--- BEGIN INPUT DATA ---
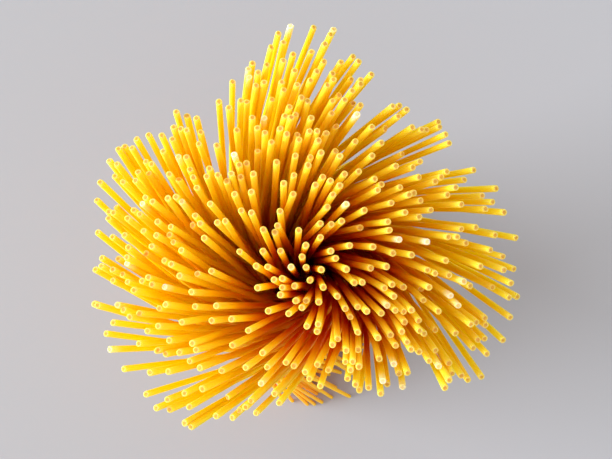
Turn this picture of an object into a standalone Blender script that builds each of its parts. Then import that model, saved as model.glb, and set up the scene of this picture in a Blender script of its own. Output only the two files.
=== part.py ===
# Bundle of dry spaghetti, standing on end: a tight handful of straight strands
# given one twist, so that it narrows at the waist and fans out at the foot and
# at the top. It is one solid out to its uneven outline. Metres, +Z up, the
# foot flat on z = 0 and the bundle's upright axis on x = y = 0.
from math import cos, exp, pi, radians, sin, sqrt

import bmesh
import bpy
from mathutils import Vector

NAME = "spaghetti_bundle"

# ---- driving dimensions ---------------------------------------------------
STRAND_LENGTH = 0.255        # one dry strand of spaghetti
STRAND_DIAMETER = 0.0019
TWIST = radians(108)         # turn of the foot against the top, seen from above
FAN_RADIUS = 0.0592          # outermost upper ends, mean
FAN_CENTRE = Vector((0.0, 0.0008))
FOOT_RADIUS = 0.0578         # outermost lower ends, mean
FOOT_CENTRE = Vector((0.0, 0.0017))

# Where the outline departs from round: azimuth, half width and reach of each
# place, and how square its shoulders are (2 is a soft hump, 4 a broad step).
FAN_LOBES = (
    (radians(82), radians(11), 0.0130, 2),    # the few long strays
    (radians(57), radians(5), -0.0060, 2),    # the notch beside them
    (radians(144), radians(17), 0.0080, 2),
    (radians(350), radians(22), 0.0040, 2),
    (radians(272), radians(38), -0.0240, 4),  # the short side of the fan
)
FOOT_LOBES = (
    (radians(277), radians(9), 0.0125, 2),    # two clumps that splay as legs
    (radians(257), radians(8), 0.0090, 2),
    (radians(325), radians(32), -0.0060, 2),
    (radians(60), radians(25), 0.0030, 2),
)

# ---- how finely the solid is cut ------------------------------------------
COLUMNS = 144                # straight lines of the side, ridge and groove by turns
LEVELS = 23                  # steps from the foot to the upper rim
DOME_RINGS = (0.94, 0.84, 0.72, 0.58, 0.43, 0.28, 0.14)
RIDGE = 0.45 * STRAND_DIAMETER
END_STEP = 0.0012            # how far the upper ends stand above one another


def wrapped(angle):
    """The same angle between minus and plus half a turn."""
    return (angle + pi) % (2 * pi) - pi


def outline(azimuth, mean, lobes):
    """Radius of an uneven outline at one azimuth."""
    reach = mean
    for centre, half_width, height, power in lobes:
        away = abs(wrapped(azimuth - centre)) / half_width
        reach += height * exp(-(away ** power))
    return reach


def upper_end(azimuth):
    """Where an outermost strand ends in the fan, seen from above."""
    reach = outline(azimuth, FAN_RADIUS, FAN_LOBES)
    return FAN_CENTRE + reach * Vector((cos(azimuth), sin(azimuth)))


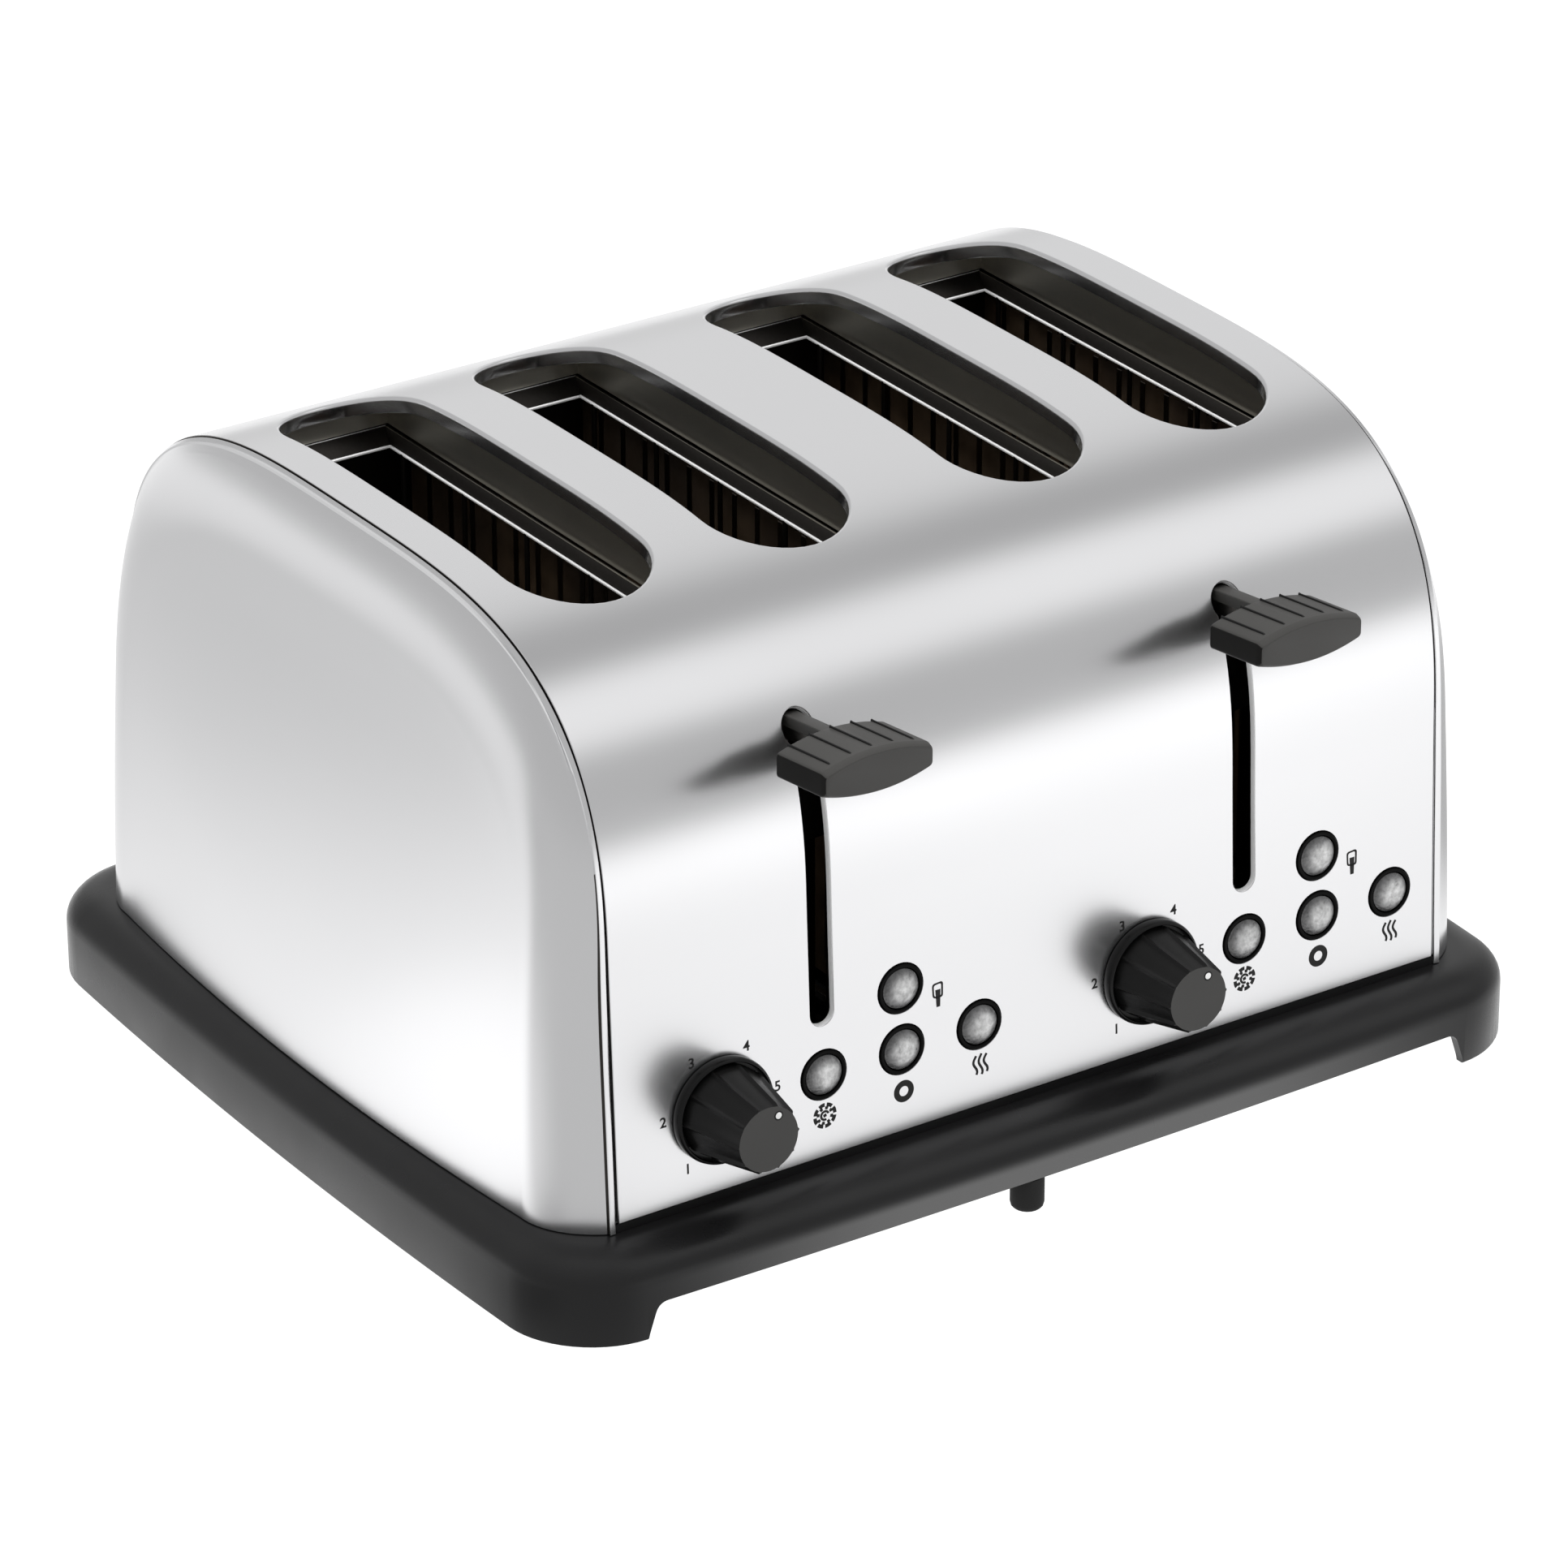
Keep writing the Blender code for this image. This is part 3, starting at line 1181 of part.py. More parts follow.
def button_bezel(name, parent):
    """The moulding behind the steel, with a ring through each button hole and posts to the board."""
    outline = t_outline(
        -BEZEL_MARGIN,
        BEZEL_END,
        -BEZEL_MARGIN,
        BEZEL_MARGIN,
        BEZEL_MARGIN,
        BUTTON_RISE + BEZEL_MARGIN,
    )
    plate = prism(outline, BEZEL_BACK, PANEL_BACK)
    rings = [
        moved(cylinder(RING_RADIUS, PANEL_BACK - BITE, RING_PROUD, ROUND_STEPS), x, up)
        for _, x, up in BUTTONS
    ]
    board_front = -BOARD_DEPTH + GAP
    posts = [
        moved(cylinder(POST_RADIUS, board_front, BEZEL_BACK + BITE, SLOT_STEPS), x, 0)
        for x in (BUTTON_PITCH / 2, BUTTON_PITCH * 3 / 2)
    ]
    bore = BUTTON_RADIUS + BUTTON_CLEARANCE
    bores = [
        moved(cylinder(bore, BEZEL_BACK - OVERRUN, OVERRUN, ROUND_STEPS), x, up)
        for _, x, up in BUTTONS
    ]
    mesh = cut(join(plate, merged(rings), merged(posts)), *bores)
    return piece(f"button_bezel_{name}", mesh, "black_plastic", parent)


def button_profile():
    """A push button as (radius, out of the panel): domed, with a flange behind the moulding and a stem."""
    flange = BEZEL_BACK - GAP
    flange_back = flange - BUTTON_FLANGE_THICKNESS
    stem_end = -BOARD_DEPTH + SWITCH_HEIGHT + BUTTON_TRAVEL + GAP
    dome = [(BUTTON_RADIUS * share, BUTTON_DOME * (1 - share**3)) for share in DOME_SHARES]
    return dome + [
        (BUTTON_RADIUS, 0),
        (BUTTON_RADIUS, flange),
        (BUTTON_FLANGE_RADIUS, flange),
        (BUTTON_FLANGE_RADIUS, flange_back),
        (BUTTON_STEM_RADIUS, flange_back),
        (BUTTON_STEM_RADIUS, stem_end),
        (0, stem_end),
    ]


def button(label, name, x, up, parent):
    mesh = turned(button_profile(), SMALL_ROUND_STEPS)
    return piece(f"button_{label}_{name}", mesh, "lens_plastic", parent, (x, up, 0))


def control_board(name, parent):
    """The circuit board, with a switch behind each button and a relay on its back."""
    outline = t_outline(
        KNOB_X - POT_RADIUS - GAP,
        2 * BUTTON_PITCH + BOARD_MARGIN,
        -BOARD_DROP,
        BOARD_MARGIN,
        BOARD_MARGIN,
        BUTTON_RISE + BOARD_MARGIN,
    )
    back = -BOARD_DEPTH - BOARD_THICKNESS
    board = prism(outline, back, -BOARD_DEPTH)
    half = SWITCH_WIDTH / 2
    switches = []
    for _, x, up in BUTTONS:
        low = (x - half, up - half, -BOARD_DEPTH - BITE)
        switches.append(box(low, (x + half, up + half, -BOARD_DEPTH + SWITCH_HEIGHT)))
    relay_x = BUTTON_PITCH * 3 / 2
    relay = box(
        (relay_x - RELAY_WIDTH / 2, -RELAY_HEIGHT / 2, back - RELAY_DEPTH),
        (relay_x + RELAY_WIDTH / 2, RELAY_HEIGHT / 2, back + BITE),
    )
    mesh = join(board, merged(switches), relay)
    return piece(f"control_board_{name}", mesh, "board_green", parent)


def potentiometer(name, parent):
    """The round body on the board and its bushing, which the shaft turns in."""
    low = -BOARD_DEPTH + GAP
    front = low + POT_DEPTH
    bore = SHAFT_RADIUS + GAP
    profile = [
        (0, low),
        (POT_RADIUS, low),
        (POT_RADIUS, front),
        (BUSHING_RADIUS, front),
        (BUSHING_RADIUS, 0),
        (bore, 0),
        (bore, front - GAP),
        (0, front - GAP),
    ]
    mesh = turned(profile)
    return piece(f"potentiometer_{name}", mesh, "dark_steel", parent, (KNOB_X, 0, 0))


def potentiometer_shaft(name, parent):
    low = -BOARD_DEPTH + GAP + POT_DEPTH
    mesh = cylinder(SHAFT_RADIUS, low, SHAFT_LENGTH)
    return piece(f"potentiometer_shaft_{name}", mesh, "bright_steel", parent, (KNOB_X, 0, 0))


def knob_collar(name, parent):
    """The stepped ring on the panel that the knob turns in."""
    recess = KNOB_RADIUS + SLIDE_GAP
    profile = [
        (COLLAR_HOLE_RADIUS, GAP),
        (COLLAR_RADIUS, GAP),
        (COLLAR_RADIUS, COLLAR_HEIGHT - COLLAR_LIP),
        (COLLAR_RADIUS - COLLAR_LIP / 2, COLLAR_HEIGHT),
        (recess, COLLAR_HEIGHT),
        (recess, GAP + COLLAR_FLOOR),
        (COLLAR_HOLE_RADIUS, GAP + COLLAR_FLOOR),
    ]
    mesh = turned(profile, closed=True)
    return piece(f"knob_collar_{name}", mesh, "black_plastic", parent, (KNOB_X, 0, 0))


def knob(name, parent):
    """The fluted knob: a tapered body with sharp ridges, and a bore that takes the shaft."""
    steps = 4 * KNOB_FLUTES
    low = 2 * GAP + COLLAR_FLOOR
    edge = KNOB_LENGTH - KNOB_EDGE
    levels = [
        (KNOB_RADIUS, low),
        (KNOB_RADIUS, COLLAR_HEIGHT),
        (KNOB_FACE_RADIUS, edge),
        (KNOB_FACE_RADIUS - KNOB_EDGE, KNOB_LENGTH),
    ]
    rings = []
    for radius, height in levels:
        points = []
        for step in range(steps):
            turn = 2 * math.pi * step / steps
            scallop = KNOB_FLUTE_DEPTH * math.sin(math.pi * (step % 4) / 4)
            reach = radius - scallop
            points.append((reach * math.cos(turn), reach * math.sin(turn), height))
        rings.append(points)
    bore = cylinder(SHAFT_RADIUS + GAP, low - OVERRUN, SHAFT_LENGTH + GAP)
    mesh = cut(loft(rings), bore)
    return piece(f"knob_{name}", mesh, "black_plastic", parent, (KNOB_X, 0, 0))


def control_group(name, side, parent):
    """The pieces on and behind the panel, in a frame that leans with the front."""
    panel = empty(f"panel_{name}", parent)
    panel.matrix_local = panel_matrix(side)
    button_bezel(name, panel)
    for label, x, up in BUTTONS:
        button(label, name, x, up, panel)
    control_board(name, panel)
    potentiometer(name, panel)
    potentiometer_shaft(name, panel)
    knob_collar(name, panel)
    knob(name, panel)


def unit(name, side, parent):
    """One two-slice unit: end plates, heater boards, cages and the lifting gear."""
    x = side * UNIT_X
    for end in ("front", "rear"):
        chassis_plate(name, x, end, parent)
    slot_frame(name, x, parent)
    first_board = 1 if side < 0 else 4
    for index, offset in enumerate((-HEATER_OFFSET, 0, HEATER_OFFSET)):
        heater_board(first_board + index, x + offset, parent)
    first_slot = 1 if side < 0 else 3
    for index, offset in enumerate((-SLOT_OFFSET, SLOT_OFFSET)):
        bread_cage(first_slot + index, x + offset, parent)
        bread_rack(first_slot + index, x + offset, parent)
    line = empty(f"lever_line_{name}", parent, (x, 0, 0))
    carriage(name, line)
    lever_handle(name, line)
    guide_rod(name, line)
    return_spring(name, line)
    electromagnet(name, line)


def main():
    clear_scene()
    root = empty("toaster", location=(0, (FRONT_REACH - REAR_REACH) / 2, 0))
    base_plinth(root)
    bottom_plate(root)
    centre_foot(root)
    cord_gland(root)
    wrap_shell(root)
    for name, side in SIDES:
        end_cap(name, side, root)
        crumb_tray(name, side * UNIT_X, root)
        unit(name, side, root)
        control_group(name, side, root)


main()
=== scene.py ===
"""The looks of a four-slice toaster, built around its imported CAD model.

Metres. Shapes are made in the part's own frame, where Y is zero at the middle of the body, and are
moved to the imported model's frame when a piece is finished.
"""

import math

import bmesh
import bpy
import numpy as np
from bpy.props import FloatProperty, FloatVectorProperty, IntProperty, PointerProperty
from mathutils import Matrix, Vector
from mathutils.geometry import delaunay_2d_cdt


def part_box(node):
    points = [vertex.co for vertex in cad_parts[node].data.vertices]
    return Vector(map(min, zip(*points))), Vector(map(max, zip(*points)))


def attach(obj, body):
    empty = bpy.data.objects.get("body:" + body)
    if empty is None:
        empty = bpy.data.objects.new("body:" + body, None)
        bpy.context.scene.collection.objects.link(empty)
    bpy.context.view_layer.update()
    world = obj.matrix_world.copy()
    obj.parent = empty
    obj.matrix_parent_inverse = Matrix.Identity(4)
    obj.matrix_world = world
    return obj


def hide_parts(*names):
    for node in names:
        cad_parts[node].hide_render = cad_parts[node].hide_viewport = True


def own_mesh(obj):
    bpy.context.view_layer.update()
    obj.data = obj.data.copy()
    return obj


bl_info = {
    "name": "Toaster looks",
    "version": (1, 0, 0),
    "blender": (4, 5, 0),
    "location": "3D View > Sidebar > Toaster",
    "description": "Builds the visible pieces of a four-slice toaster around its packed CAD model",
    "category": "Object",
}

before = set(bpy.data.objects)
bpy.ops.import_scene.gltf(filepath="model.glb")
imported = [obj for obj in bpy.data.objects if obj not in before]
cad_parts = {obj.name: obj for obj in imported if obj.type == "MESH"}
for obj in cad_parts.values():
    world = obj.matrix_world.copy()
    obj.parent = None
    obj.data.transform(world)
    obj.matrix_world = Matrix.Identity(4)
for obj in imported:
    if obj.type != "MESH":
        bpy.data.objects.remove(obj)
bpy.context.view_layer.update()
WRAP_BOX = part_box("wrap_shell")
ROOT_Y = (WRAP_BOX[0].y + WRAP_BOX[1].y) / 2

SIDES = (("left", -1), ("right", 1))
GAP = 0.0003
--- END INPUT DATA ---
● **INSTRUCTION**: Start with the line that contains "for name, side" and end with the line that contains "cad_parts[node].hide_render = cad_parts[node].hide_viewport"; give those lines again exactly, and no others.

● **FINISHED TASK**:
    for name, side in SIDES:
        end_cap(name, side, root)
        crumb_tray(name, side * UNIT_X, root)
        unit(name, side, root)
        control_group(name, side, root)


main()
=== scene.py ===
"""The looks of a four-slice toaster, built around its imported CAD model.

Metres. Shapes are made in the part's own frame, where Y is zero at the middle of the body, and are
moved to the imported model's frame when a piece is finished.
"""

import math

import bmesh
import bpy
import numpy as np
from bpy.props import FloatProperty, FloatVectorProperty, IntProperty, PointerProperty
from mathutils import Matrix, Vector
from mathutils.geometry import delaunay_2d_cdt


def part_box(node):
    points = [vertex.co for vertex in cad_parts[node].data.vertices]
    return Vector(map(min, zip(*points))), Vector(map(max, zip(*points)))


def attach(obj, body):
    empty = bpy.data.objects.get("body:" + body)
    if empty is None:
        empty = bpy.data.objects.new("body:" + body, None)
        bpy.context.scene.collection.objects.link(empty)
    bpy.context.view_layer.update()
    world = obj.matrix_world.copy()
    obj.parent = empty
    obj.matrix_parent_inverse = Matrix.Identity(4)
    obj.matrix_world = world
    return obj


def hide_parts(*names):
    for node in names:
        cad_parts[node].hide_render = cad_parts[node].hide_viewport = True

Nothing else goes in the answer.